Do I need a high school diploma to attend an online school?

Yes. If you are seeking any higher educational degree, in most cases you will need to meet similar admissions criteria for an online college or university as you would for an on campus school. This includes a high school diploma or, in some cases, a GED.
 

How can I tell if an online college or university is legitimate?

First and foremost, make sure to check the accreditation of any schools you are considering. Accreditation ensures that the school meets U.S. Department of Education criteria and increases the degree’s legitimacy in the eyes of employers. It also is a good sign that you will be getting a quality education. Also check to make sure you can get an actual person on the phone in the school’s admissions office. If you always get a recorded message and generic e-mail replies, consider these red flags that the school may not be legitimate (at worst) or may offer sub-par interaction and student service (at best). It’s also a good idea to check reviews from other students.
 

Will potential employers view my online degree as positively as a degree from a campus-based school?

The short answer is that if your online school is accredited, potential employers should, in theory, treat it as legitimate as a degree from an established, brick-and-mortar university. In fact, the 2010 Sloan Survey of Online Learning reported that more than 75 percent of academic leaders at public institutions view online instruction as good or better than face-to-face education. That said, just as a community college will not have the same reputation as an Ivy League school, employers will have their own personal biases against or for online education. It is difficult to account for all such factors, but keep in mind that some fields of study are more suited to online education that others. If your intended major requires plenty of hands-on lab work, face-to-face collaboration, or use of expensive equipment, the quality of your education will likely be better at an on campus institution, and any potential employers will likely be aware of this.
 

How much does it cost to attend an online college or university?

Like on campus schools, tuition varies greatly across online colleges and universities. Some online schools charge tuition rates in line with their on campus equivalents. In general, the online branch of an established physical university will often have higher tuition rates than a school that exists only online. So you can’t necessarily count on saving a lot of money on tuition by attending a school online. You may, however, save money on transportation, housing, meals, and other expenses associated with on campus education. So, it’s important to evaluate the tuition, fees, and other expenses you will incur at any online schools you may be considering. Also, keep in mind that online schools offering bargain-basement tuition rates are often scams. Such diploma mills are often unaccredited, so be sure to check the accreditation of any schools -- online or otherwise -- that you may be considering.
 

Will I qualify for federal financial aid if I attend an online college or university?

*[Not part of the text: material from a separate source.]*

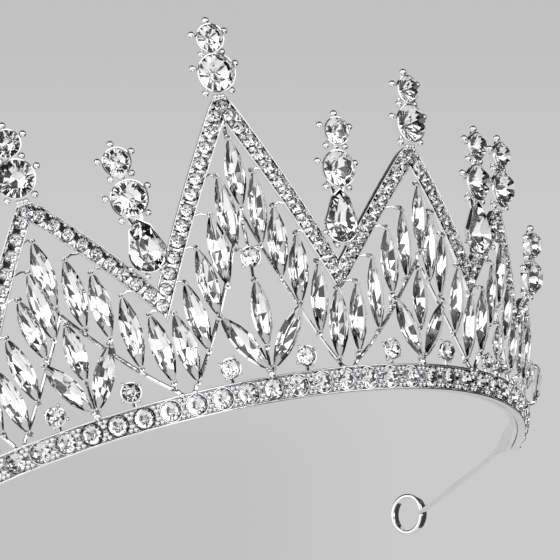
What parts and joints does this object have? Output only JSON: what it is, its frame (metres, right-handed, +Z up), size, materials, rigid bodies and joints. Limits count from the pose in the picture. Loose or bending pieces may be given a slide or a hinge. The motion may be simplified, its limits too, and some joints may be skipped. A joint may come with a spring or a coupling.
{
  "type": "tiara",
  "caption": "Bridal tiara: leaning stone-set peaks with marquise fans and claw-set finials on a curved band that ends in flat hairpin loops.",
  "frame": {"origin": "middle of the tiara's outline seen from above, at the level of the band's underside", "axes": "+Z up from the band's underside to the finials, -Y out of the front peak, +X to the tiara's right as seen from the front"},
  "size_m": [0.1554, 0.1304, 0.0731],
  "materials": {
    "silver": "bright plated silver, polished",
    "crystal": "clear cut crystal"
  },
  "bodies": {
    "root": {"drop_pear_front_left": "crystal", "drop_pear_front_right": "crystal", "drop_pear_side_left": "crystal", "drop_pear_side_right": "crystal", "drop_setting_front_left": "silver", "drop_setting_front_right": "silver", "drop_setting_side_left": "silver", "drop_setting_side_right": "silver", "drop_stone_large_front_left": "crystal", "drop_stone_large_front_right": "crystal", "drop_stone_large_side_left": "crystal", "drop_stone_large_side_right": "crystal", "drop_stone_small_front_left": "crystal", "drop_stone_small_front_right": "crystal", "drop_stone_small_side_left": "crystal", "drop_stone_small_side_right": "crystal", "finial_setting_centre": "silver", "finial_setting_end_left": "silver", "finial_setting_end_right": "silver", "finial_setting_inner_left": "silver", "finial_setting_inner_right": "silver", "finial_setting_outer_left": "silver", "finial_setting_outer_right": "silver", "finial_stone_large_centre": "crystal", "finial_stone_large_end_left": "crystal", "finial_stone_large_end_right": "crystal", "finial_stone_large_inner_left": "crystal", "finial_stone_large_inner_right": "crystal", "finial_stone_large_outer_left": "crystal", "finial_stone_large_outer_right": "crystal", "finial_stone_small_centre": "crystal", "finial_stone_small_end_left": "crystal", "finial_stone_small_end_right": "crystal", "finial_stone_small_inner_left": "crystal", "finial_stone_small_inner_right": "crystal", "finial_stone_small_outer_left": "crystal", "finial_stone_small_outer_right": "crystal", "frame_centre": "silver", "frame_end_left": "silver", "frame_end_right": "silver", "frame_inner_left": "silver", "frame_inner_right": "silver", "frame_outer_left": "silver", "frame_outer_right": "silver", "head_band": "silver", "lily_centre": "silver", "lily_inner_left": "silver", "lily_inner_right": "silver", "lily_outer_left": "silver", "lily_outer_right": "silver", "marquise_fan_centre": "silver", "marquise_fan_end_left": "silver", "marquise_fan_end_right": "silver", "marquise_fan_inner_left": "silver", "marquise_fan_inner_right": "silver", "marquise_fan_outer_left": "silver", "marquise_fan_outer_right": "silver", "stone_rail_centre": "silver", "stone_rail_left": "silver", "stone_rail_right": "silver"}
  },
  "joints": []
}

Many (but not all) online colleges and universities participate in the federal financial aid program. To make sure your school will qualify, search for your school’s FAFSA code, and also check directly with the school’s financial aid office.
 

How do I apply to an online college or university?

The process to apply to an online college or university is often very similar to the application process for on campus institutions. View our guidelines here.
 

What supplies will I need to attend an online school?

In general, most students will need little more than a relatively new (purchased within the last three years) computer and a high-speed internet connection. You may also need physical books or e-books, a DVD player, and a device to backup your computer data. Read more about what you will need for online college.
 

Do I have to attend classes full time if I choose an online college or university?

In most cases, no. The ability to attend classes part-time and at your own pace is an attractive aspect of online education for many students. Keep in mind, however, that most online schools do specify that students complete courses within a certain number of months. This is helpful to keep online learners motivated and on track. In addition, keep in mind that most sources of federal education funding from the U.S. Department of Education require that students carry at least a half-time course load in order to qualify for federal aid to help pay for college.
 

How will I interact with other students and with the teacher of an online college or university?

Quality online colleges and universities should offer options for chat groups and online interaction in real time or via e-mail and collaborative tools. These tools can greatly enhance the quality of the student’s educational experience. When looking at online schools, ask questions about the interactive tools available, and how quickly teachers typically respond to e-mails from students.